Russia has opposes the deployment of US missile defence elements in Europe as a threat to its own strategic nuclear forces. Moscow insists on legally binding guarantees that the missile defence system being created by the United States and NATO in Europe won’t be aimed against it.
This issue was raised at a meeting between Deputy Foreign Minister Sergei Ryabkov and US Under Secretary for Arms Control and International Security Ellen Tauscher in St. Petersburg in the middle of August. “The Russian side stressed the importance of ensuring legally binding guarantees that the missile defence system being created by the United States and NATO won’t be aimed against Russia’s strategic nuclear forces,” the Foreign Ministry said.
Anders Fogh Rasmussen said earlier there was no need for a legally binding agreement with Russia that would guarantee that their missile defence systems were not directed against each other. Speaking after a meeting of the Russia-NATO Council in the Russian Black Sea resort city of Sochi in early July, Rasmussen said he was convinced that all 28 NATO member states would have signed a statement pledging not to use force against each other. Rasmussen said he personally did not think there was a need for a legally binding agreement to this effect. In his opinion, Russia and NATO need tactical cooperation instead. “Russia says it wants guarantees. We can give these by agreeing that our systems will not undermine the strategic balance. That they will strengthen each other’s security - and not weaken it,” Rasmussen said.

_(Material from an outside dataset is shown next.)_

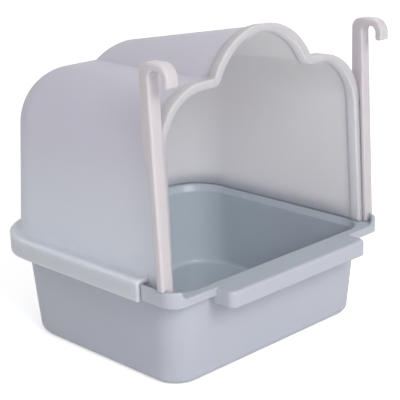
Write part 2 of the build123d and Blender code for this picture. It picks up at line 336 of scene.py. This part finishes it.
# %% [markdown]
# ## A white room
# The world gives even light from all round, at less than half strength, so that the lamps can shape
# the solids.  What the camera, mirrors and clear plastic see of it is plain white.

# %% The world
ROOM_LIGHT, ROOM_SEEN = 0.46, 1.0       # strength for lighting, and for being seen
WHITE = (1.0, 1.0, 1.0, 1)

world = bpy.data.worlds.new("white_room")
world.use_nodes = True
scene.world = world
tree = world.node_tree
tree.nodes.clear()
rays = add(tree, "LightPath").outputs
seen = calculate(tree, "MAXIMUM", rays["Is Camera Ray"], rays["Is Glossy Ray"])
seen = calculate(tree, "MAXIMUM", seen, rays["Is Transmission Ray"])
room = add(tree, "Background", Color=WHITE, Strength=ROOM_LIGHT)
wall = add(tree, "Background", Color=WHITE, Strength=ROOM_SEEN)
both = add(tree, "MixShader", at={"Fac": 0, "A": 1, "B": 2}, Fac=seen,
           A=room.outputs[0], B=wall.outputs[0])
add(tree, "OutputWorld", Surface=both.outputs[0])
print("room light", ROOM_LIGHT)

# %% [markdown]
# ## Soft lamps
# Three large area lamps give the solids their shape.  The key lamp stands in front, high and a
# little to the left.  The fill lamp stands low, further to the left, and softens the shade on the
# hood's side.  A weak lamp high on the right and behind shines through the frosted roof and wall,
# so that the inside doesn't go dark.  Large lamps were chosen over small ones for the soft edges of
# their shadows.

# %% Lamps


def lamp(name, direction, distance, width, power):
    """An area lamp that faces the middle of the bath; lengths in metres, power in watts."""
    light = bpy.data.lights.new(name, "AREA")
    light.size, light.energy = width, power
    stand = bpy.data.objects.new(name, light)
    scene.collection.objects.link(stand)
    way = Vector(direction).normalized()
    stand.location = Vector((0, 0, size.z / 2)) + way * distance
    stand.rotation_mode = "QUATERNION"
    stand.rotation_quaternion = way.to_track_quat("Z", "Y")
    print(name, "at", [round(v, 2) for v in stand.location])


lamp("key_lamp", (-0.25, -1.0, 0.6), distance=1.2, width=0.5, power=7.2)
lamp("fill_lamp", (-1.0, -0.9, 0.3), distance=1.3, width=0.7, power=2.2)
lamp("back_lamp", (0.9, 0.5, 0.75), distance=1.3, width=0.8, power=1.4)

Rasmussen expressed confidence that “the best guarantee for Russia is to be part of the process. And to be connected to the system. We should focus on actual cooperation, not abstract questions. This is the best way to enhance transparency and confidence. And it builds up the mutual trust that is necessary to take the key decisions we need to take.”
NATO and Russian Defence Ministers met in late June to discuss the next steps in our missile defence cooperation. “We all understand that the foundation for our cooperation must be confidence and trust,” Rasmussen said.
“Large parts of Russia, and many Russian citizens, face a missile threat too. And NATO is convinced that cooperating with Russia on missile defence is in the interest of all of us - NATO Allies, and Russia. It makes sense politically. It makes sense practically. And it makes sense militarily,” he said.
“What does NOT make sense, is for Russia to talk about spending billions of roubles on a new offensive system to target the West. This type of rhetoric is unnecessary. This type of thinking is out of date. This type of investment is a waste of money. Because, we are not a threat to Russia. We will not attack Russia. We will not undermine the security of Russia,” Rasmussen stressed. “The threats to Russia come from elsewhere. And our invitation to cooperate on missile defence is proof of that,” he said.
Rasmussen said there was no need for a legally binding agreement with Russia that would guarantee that their missile defence systems were not directed against each other. Rasmussen said NATO posed no threat to Russia and was not considering it as a threat.
Russian Defence Minister Anatoly Serdyukov confirmed after that meeting that there is trust between Russia and NATO on missile defence, but there are no results. “NATO has so far not listened to Russia’s proposals on missile defence. NATO insists on building two independent systems,” he said. According to Serdyukov, this may lead to a situation where “a missile defence system that may be created in Europe by 2020 will neutralise Russia’s strategic capabilities.” In this case, Russia will have to “look for ways to overcome this system, which will lead to a new arms race.”